• _Written request_
Copy exactly the lines of the material below that run from the one containing "front = pivot.y - PENDANT_T / 2" through the one containing "points = [vertex.co". Copy no other lines.

• _Supplied data_
--

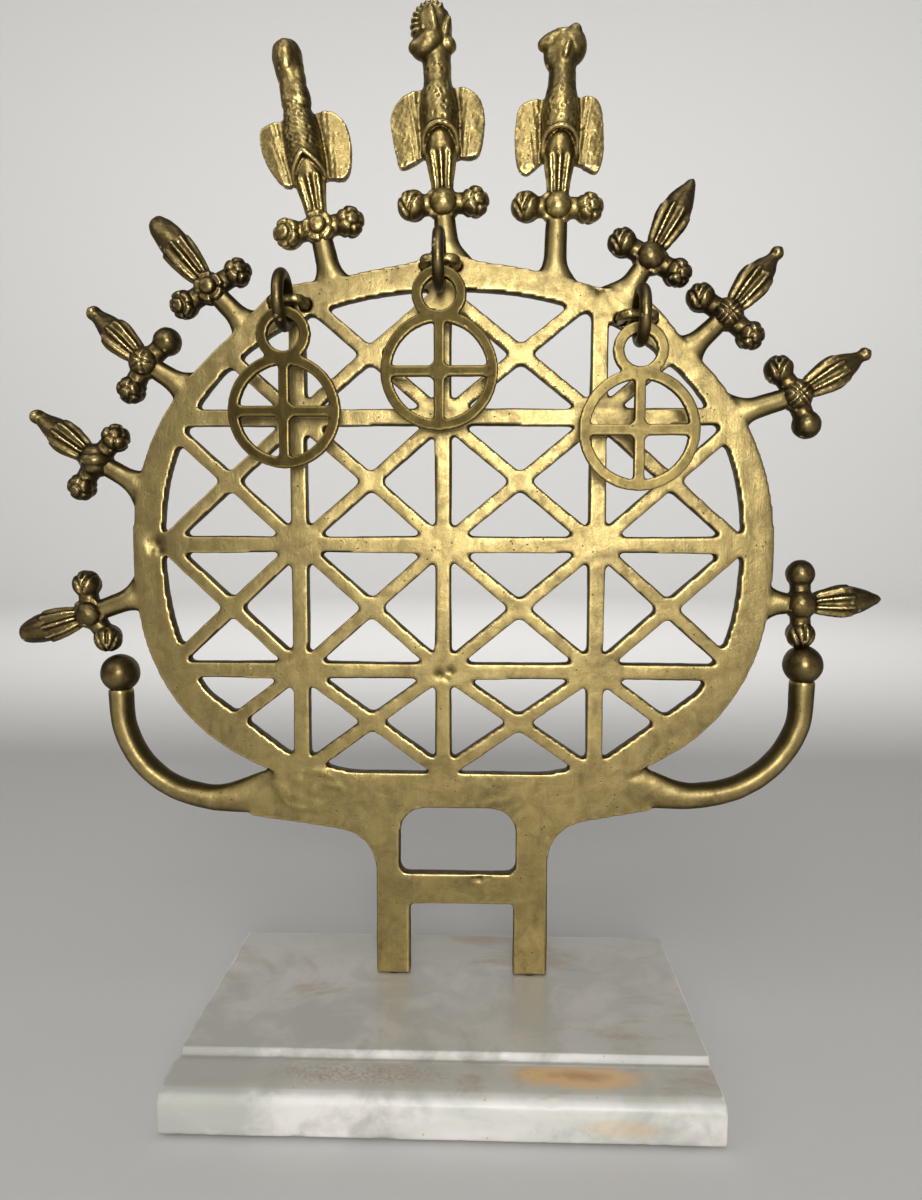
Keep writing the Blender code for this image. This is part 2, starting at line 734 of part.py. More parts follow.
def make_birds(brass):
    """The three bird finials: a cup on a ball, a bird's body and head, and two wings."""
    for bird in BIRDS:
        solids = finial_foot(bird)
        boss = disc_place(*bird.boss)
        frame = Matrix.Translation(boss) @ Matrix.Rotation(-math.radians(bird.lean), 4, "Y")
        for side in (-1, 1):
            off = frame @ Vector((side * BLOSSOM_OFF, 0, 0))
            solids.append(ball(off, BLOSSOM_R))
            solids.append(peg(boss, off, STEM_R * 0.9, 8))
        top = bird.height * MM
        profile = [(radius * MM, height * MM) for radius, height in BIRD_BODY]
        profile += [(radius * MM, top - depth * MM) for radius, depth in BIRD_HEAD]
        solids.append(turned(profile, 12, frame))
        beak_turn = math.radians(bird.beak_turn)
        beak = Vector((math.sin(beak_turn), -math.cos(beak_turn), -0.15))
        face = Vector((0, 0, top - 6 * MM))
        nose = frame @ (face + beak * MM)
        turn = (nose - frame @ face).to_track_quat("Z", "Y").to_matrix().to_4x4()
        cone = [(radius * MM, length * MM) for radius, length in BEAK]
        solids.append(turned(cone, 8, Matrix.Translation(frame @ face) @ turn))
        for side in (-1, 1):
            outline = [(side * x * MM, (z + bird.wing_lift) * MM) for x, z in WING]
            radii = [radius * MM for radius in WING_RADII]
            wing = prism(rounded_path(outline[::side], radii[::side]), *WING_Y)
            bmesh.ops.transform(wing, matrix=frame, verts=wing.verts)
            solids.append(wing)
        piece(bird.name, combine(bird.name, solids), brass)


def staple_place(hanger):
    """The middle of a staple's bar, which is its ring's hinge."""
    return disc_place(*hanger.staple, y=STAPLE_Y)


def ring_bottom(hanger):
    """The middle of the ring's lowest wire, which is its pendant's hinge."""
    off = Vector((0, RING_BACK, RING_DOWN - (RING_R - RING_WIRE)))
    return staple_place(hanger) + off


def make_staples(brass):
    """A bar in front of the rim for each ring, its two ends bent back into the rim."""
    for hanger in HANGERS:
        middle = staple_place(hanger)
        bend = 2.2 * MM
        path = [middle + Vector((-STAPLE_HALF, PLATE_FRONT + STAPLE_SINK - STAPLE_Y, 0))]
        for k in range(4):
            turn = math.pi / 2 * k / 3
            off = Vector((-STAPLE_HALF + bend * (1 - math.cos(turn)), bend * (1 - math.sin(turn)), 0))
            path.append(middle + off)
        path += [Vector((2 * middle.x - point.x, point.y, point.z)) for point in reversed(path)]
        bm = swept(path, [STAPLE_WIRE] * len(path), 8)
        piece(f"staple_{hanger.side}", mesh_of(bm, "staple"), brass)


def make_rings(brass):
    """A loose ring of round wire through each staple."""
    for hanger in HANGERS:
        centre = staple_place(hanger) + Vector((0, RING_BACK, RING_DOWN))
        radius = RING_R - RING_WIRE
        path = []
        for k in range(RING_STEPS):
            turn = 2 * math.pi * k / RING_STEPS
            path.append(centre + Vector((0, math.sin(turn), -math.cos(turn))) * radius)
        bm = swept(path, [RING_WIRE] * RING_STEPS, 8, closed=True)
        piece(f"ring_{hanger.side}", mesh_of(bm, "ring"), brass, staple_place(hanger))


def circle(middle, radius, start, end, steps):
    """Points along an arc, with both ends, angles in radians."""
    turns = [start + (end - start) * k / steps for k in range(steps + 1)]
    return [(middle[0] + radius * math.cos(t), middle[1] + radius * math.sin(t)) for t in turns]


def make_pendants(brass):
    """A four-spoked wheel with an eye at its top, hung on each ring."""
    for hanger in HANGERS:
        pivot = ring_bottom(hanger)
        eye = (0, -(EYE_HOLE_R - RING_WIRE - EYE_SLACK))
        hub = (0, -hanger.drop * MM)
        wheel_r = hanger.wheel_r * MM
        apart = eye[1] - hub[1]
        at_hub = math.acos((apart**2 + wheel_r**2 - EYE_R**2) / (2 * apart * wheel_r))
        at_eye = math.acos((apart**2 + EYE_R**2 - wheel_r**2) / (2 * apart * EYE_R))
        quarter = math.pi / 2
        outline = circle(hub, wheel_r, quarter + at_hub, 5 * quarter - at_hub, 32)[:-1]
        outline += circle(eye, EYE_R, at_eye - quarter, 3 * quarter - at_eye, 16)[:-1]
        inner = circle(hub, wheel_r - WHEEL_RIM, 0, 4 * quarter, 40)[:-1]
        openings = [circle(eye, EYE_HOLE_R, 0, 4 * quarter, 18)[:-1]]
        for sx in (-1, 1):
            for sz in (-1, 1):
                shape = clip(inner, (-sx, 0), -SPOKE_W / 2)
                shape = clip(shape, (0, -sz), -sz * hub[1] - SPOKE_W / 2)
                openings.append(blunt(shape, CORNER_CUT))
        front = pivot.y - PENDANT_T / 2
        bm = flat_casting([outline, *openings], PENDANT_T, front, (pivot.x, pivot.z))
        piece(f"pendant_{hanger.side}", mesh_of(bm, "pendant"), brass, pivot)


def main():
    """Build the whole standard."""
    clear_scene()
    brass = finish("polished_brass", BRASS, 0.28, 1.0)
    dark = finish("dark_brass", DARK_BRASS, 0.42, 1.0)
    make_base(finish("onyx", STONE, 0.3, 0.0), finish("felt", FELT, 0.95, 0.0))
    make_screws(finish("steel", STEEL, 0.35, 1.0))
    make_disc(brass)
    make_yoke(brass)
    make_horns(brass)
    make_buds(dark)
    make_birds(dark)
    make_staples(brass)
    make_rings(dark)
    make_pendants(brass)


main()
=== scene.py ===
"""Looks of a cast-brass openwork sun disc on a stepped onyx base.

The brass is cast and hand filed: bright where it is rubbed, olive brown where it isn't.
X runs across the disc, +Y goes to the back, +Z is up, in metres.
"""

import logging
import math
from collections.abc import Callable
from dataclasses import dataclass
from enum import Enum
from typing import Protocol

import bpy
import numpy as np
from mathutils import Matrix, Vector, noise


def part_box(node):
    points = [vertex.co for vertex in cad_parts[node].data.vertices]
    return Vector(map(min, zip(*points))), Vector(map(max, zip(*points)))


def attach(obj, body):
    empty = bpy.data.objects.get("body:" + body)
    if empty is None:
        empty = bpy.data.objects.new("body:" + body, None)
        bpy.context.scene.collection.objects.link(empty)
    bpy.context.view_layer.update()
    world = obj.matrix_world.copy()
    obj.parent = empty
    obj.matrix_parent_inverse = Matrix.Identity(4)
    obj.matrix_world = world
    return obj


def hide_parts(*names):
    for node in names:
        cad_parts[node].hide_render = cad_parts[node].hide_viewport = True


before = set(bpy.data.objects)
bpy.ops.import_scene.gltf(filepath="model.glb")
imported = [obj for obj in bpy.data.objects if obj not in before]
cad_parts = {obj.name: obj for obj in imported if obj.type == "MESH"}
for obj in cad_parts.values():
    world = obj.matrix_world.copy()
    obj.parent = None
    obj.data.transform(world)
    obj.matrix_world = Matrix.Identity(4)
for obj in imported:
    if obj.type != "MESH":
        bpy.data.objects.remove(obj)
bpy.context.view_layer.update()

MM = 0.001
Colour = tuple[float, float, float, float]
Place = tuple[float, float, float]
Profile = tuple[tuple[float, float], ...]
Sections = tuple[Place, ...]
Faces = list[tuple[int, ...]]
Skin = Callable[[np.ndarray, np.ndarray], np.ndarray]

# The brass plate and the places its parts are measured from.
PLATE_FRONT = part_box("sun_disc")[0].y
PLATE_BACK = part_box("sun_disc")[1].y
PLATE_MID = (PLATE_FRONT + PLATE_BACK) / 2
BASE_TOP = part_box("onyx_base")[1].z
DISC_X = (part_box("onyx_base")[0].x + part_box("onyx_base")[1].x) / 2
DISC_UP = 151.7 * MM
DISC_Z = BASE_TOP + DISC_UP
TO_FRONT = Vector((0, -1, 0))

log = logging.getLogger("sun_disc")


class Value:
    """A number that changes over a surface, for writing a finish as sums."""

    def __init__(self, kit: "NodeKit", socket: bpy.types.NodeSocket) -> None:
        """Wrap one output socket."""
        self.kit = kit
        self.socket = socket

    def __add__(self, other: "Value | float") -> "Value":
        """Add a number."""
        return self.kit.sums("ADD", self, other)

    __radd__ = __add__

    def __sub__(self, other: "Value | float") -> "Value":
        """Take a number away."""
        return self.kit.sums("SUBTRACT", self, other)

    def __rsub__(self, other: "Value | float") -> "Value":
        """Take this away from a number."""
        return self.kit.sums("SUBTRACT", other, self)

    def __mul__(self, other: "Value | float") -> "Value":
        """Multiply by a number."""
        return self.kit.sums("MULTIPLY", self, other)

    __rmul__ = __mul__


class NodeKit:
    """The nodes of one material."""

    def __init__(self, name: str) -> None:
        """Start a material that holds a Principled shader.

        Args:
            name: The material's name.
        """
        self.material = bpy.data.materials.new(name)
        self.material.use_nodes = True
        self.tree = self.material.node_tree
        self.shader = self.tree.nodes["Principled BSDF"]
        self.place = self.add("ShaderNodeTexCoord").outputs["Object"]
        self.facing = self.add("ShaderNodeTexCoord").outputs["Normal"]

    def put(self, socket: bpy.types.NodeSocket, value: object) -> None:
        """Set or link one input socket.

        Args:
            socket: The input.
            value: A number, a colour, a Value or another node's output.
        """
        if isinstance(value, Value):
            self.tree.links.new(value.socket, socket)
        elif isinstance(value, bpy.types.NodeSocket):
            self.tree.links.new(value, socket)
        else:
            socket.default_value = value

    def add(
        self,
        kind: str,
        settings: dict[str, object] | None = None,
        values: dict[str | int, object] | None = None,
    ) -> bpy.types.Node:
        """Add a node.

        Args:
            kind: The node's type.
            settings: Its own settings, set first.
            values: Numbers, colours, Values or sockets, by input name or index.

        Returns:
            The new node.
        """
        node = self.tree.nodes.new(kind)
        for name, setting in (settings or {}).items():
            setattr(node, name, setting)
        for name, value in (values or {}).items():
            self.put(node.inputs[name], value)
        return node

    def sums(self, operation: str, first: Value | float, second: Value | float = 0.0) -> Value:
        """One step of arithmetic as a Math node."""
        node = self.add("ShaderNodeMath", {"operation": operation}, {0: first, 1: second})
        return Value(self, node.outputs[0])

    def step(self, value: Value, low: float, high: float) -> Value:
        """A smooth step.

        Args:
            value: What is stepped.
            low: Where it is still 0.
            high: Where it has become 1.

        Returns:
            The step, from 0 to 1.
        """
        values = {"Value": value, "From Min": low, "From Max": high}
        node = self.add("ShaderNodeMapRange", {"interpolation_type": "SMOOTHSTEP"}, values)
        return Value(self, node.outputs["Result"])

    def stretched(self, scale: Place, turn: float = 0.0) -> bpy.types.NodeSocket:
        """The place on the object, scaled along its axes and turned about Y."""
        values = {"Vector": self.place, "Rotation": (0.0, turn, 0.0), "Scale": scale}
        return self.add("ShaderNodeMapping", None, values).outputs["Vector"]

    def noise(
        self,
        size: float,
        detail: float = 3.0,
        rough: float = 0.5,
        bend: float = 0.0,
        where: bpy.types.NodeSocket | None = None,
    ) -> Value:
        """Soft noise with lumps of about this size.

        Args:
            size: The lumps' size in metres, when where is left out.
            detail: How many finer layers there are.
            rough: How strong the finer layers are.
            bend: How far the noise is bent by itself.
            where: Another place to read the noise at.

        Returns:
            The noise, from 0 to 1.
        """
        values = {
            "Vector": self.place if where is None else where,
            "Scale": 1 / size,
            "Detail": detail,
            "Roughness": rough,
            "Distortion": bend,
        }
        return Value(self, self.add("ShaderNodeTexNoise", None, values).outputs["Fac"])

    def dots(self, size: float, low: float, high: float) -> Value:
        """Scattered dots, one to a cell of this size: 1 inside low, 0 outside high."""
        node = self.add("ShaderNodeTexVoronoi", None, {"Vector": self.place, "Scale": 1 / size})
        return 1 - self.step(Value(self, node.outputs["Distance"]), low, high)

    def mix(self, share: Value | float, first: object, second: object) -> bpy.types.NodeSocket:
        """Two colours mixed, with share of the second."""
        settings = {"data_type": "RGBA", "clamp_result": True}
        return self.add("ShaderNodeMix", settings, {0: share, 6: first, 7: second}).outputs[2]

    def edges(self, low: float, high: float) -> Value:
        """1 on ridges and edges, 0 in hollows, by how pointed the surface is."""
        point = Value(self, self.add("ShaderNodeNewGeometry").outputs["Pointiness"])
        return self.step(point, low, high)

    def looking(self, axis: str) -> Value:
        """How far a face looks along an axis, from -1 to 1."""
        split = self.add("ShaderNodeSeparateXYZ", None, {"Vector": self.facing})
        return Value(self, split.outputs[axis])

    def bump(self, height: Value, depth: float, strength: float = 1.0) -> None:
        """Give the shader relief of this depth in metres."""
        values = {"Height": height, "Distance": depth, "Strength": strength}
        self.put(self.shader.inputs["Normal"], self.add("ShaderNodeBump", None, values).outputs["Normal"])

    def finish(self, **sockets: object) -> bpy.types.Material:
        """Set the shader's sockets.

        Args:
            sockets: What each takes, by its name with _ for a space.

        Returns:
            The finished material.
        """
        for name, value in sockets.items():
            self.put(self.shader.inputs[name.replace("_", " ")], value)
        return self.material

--

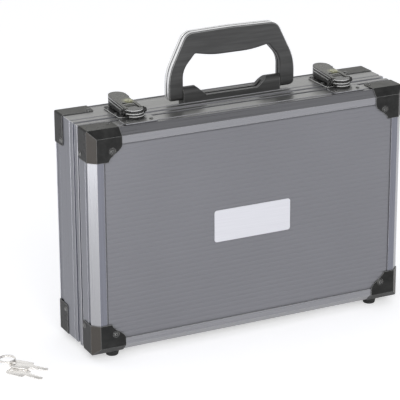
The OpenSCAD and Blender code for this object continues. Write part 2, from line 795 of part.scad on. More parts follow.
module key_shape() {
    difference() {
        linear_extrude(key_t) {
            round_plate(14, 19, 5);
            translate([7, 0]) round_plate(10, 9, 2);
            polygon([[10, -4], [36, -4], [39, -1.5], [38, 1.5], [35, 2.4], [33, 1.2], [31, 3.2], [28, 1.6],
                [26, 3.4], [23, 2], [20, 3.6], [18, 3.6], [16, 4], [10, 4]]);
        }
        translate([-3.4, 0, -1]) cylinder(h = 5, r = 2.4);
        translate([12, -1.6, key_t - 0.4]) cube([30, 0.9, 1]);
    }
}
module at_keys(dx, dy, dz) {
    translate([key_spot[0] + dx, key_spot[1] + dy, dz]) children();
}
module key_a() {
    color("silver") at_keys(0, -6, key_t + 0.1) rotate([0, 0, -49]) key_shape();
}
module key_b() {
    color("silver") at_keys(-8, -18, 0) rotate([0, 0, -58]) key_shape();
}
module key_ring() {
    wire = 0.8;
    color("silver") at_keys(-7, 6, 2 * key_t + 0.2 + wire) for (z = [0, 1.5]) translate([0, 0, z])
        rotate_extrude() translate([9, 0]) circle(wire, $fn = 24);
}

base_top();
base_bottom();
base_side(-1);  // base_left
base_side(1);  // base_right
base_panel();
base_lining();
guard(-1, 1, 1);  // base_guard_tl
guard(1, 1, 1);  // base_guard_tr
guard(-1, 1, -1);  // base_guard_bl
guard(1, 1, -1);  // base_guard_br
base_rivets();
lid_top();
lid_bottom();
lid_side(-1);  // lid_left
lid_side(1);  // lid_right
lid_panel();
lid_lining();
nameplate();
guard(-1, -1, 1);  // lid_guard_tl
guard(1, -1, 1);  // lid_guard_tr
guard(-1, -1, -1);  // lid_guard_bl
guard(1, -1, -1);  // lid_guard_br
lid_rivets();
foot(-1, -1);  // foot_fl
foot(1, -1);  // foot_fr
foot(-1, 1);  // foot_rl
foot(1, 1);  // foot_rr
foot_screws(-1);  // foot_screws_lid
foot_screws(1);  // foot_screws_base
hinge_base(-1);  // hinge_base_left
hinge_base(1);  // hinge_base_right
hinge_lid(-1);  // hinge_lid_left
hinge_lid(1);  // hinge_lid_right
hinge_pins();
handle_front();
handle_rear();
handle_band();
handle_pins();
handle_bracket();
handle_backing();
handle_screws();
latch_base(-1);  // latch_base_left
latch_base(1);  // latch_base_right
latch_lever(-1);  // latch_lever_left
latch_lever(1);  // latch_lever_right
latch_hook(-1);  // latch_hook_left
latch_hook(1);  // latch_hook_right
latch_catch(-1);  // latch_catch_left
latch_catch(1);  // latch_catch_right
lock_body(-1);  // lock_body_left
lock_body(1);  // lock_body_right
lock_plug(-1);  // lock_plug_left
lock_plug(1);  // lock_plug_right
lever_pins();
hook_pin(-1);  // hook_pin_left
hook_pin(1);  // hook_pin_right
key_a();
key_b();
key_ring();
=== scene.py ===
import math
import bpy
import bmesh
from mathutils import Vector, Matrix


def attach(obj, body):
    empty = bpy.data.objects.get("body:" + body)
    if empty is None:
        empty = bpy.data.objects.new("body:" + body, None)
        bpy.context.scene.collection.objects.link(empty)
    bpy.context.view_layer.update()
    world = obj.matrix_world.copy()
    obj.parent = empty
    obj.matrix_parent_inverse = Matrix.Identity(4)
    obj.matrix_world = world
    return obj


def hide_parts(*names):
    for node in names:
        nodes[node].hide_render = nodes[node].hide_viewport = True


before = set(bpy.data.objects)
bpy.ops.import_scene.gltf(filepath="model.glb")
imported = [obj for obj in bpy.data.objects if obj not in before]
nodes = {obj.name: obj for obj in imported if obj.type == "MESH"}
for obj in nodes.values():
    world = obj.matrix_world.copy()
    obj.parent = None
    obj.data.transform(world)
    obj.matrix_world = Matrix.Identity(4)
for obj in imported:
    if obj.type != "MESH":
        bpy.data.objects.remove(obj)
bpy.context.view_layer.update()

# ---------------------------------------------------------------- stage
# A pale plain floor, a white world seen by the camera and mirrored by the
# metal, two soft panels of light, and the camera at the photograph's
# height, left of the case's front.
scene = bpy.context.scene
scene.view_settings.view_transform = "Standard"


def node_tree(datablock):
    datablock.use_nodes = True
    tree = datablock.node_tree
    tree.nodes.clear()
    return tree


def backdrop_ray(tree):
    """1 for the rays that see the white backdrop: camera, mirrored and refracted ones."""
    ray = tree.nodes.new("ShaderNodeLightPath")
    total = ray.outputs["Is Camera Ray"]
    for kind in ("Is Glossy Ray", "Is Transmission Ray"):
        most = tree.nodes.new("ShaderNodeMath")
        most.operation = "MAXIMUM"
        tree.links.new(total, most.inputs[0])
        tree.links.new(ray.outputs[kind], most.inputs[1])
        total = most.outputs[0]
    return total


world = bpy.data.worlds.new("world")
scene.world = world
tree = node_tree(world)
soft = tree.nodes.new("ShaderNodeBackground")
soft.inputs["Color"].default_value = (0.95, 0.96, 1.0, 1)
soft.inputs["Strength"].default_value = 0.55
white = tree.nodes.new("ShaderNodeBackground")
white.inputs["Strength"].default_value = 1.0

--

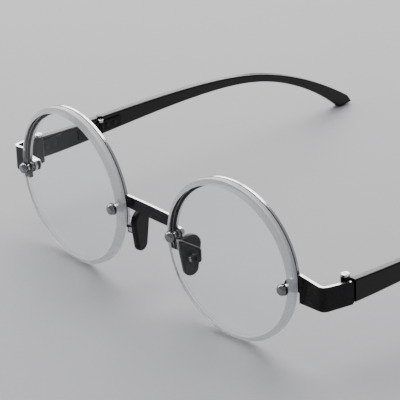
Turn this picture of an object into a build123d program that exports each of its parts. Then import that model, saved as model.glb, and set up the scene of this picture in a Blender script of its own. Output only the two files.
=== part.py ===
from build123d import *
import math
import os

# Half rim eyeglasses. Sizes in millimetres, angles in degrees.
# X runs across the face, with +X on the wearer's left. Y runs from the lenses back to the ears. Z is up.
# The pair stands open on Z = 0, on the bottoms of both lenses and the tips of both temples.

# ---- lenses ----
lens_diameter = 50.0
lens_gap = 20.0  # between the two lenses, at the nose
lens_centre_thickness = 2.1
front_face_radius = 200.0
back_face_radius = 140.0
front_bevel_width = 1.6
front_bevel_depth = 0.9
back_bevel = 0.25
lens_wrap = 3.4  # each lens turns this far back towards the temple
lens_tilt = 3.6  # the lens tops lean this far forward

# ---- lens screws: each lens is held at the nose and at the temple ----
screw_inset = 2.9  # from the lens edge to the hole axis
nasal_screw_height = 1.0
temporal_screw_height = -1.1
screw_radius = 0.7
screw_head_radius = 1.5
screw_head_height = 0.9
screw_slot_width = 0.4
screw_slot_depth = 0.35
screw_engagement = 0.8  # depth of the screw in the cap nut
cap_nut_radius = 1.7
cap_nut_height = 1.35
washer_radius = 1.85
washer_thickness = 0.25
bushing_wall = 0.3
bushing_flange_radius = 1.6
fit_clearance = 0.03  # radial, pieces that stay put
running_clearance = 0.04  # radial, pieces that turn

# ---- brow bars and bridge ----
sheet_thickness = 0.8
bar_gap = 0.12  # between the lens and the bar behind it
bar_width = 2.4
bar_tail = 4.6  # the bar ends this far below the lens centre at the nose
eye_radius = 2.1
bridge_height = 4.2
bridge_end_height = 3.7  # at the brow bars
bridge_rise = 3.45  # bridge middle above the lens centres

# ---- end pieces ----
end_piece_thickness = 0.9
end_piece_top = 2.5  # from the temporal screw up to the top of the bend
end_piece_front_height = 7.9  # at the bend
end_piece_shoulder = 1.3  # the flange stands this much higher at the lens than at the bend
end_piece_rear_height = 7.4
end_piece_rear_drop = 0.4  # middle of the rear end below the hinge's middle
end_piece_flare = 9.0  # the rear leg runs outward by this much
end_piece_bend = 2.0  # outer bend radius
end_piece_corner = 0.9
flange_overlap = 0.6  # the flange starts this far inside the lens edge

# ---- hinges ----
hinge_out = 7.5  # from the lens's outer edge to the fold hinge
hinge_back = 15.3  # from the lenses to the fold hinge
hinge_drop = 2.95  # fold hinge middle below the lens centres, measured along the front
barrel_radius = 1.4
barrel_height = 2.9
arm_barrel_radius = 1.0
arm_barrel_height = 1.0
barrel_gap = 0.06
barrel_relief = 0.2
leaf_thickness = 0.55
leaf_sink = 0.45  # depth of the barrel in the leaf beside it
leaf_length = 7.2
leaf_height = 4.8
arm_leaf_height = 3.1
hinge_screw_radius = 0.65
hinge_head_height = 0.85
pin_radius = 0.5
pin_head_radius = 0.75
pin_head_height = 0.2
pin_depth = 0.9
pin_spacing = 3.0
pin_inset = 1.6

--

• _Worked solution_
        front = pivot.y - PENDANT_T / 2
        bm = flat_casting([outline, *openings], PENDANT_T, front, (pivot.x, pivot.z))
        piece(f"pendant_{hanger.side}", mesh_of(bm, "pendant"), brass, pivot)


def main():
    """Build the whole standard."""
    clear_scene()
    brass = finish("polished_brass", BRASS, 0.28, 1.0)
    dark = finish("dark_brass", DARK_BRASS, 0.42, 1.0)
    make_base(finish("onyx", STONE, 0.3, 0.0), finish("felt", FELT, 0.95, 0.0))
    make_screws(finish("steel", STEEL, 0.35, 1.0))
    make_disc(brass)
    make_yoke(brass)
    make_horns(brass)
    make_buds(dark)
    make_birds(dark)
    make_staples(brass)
    make_rings(dark)
    make_pendants(brass)


main()
=== scene.py ===
"""Looks of a cast-brass openwork sun disc on a stepped onyx base.

The brass is cast and hand filed: bright where it is rubbed, olive brown where it isn't.
X runs across the disc, +Y goes to the back, +Z is up, in metres.
"""

import logging
import math
from collections.abc import Callable
from dataclasses import dataclass
from enum import Enum
from typing import Protocol

import bpy
import numpy as np
from mathutils import Matrix, Vector, noise


def part_box(node):
    points = [vertex.co for vertex in cad_parts[node].data.vertices]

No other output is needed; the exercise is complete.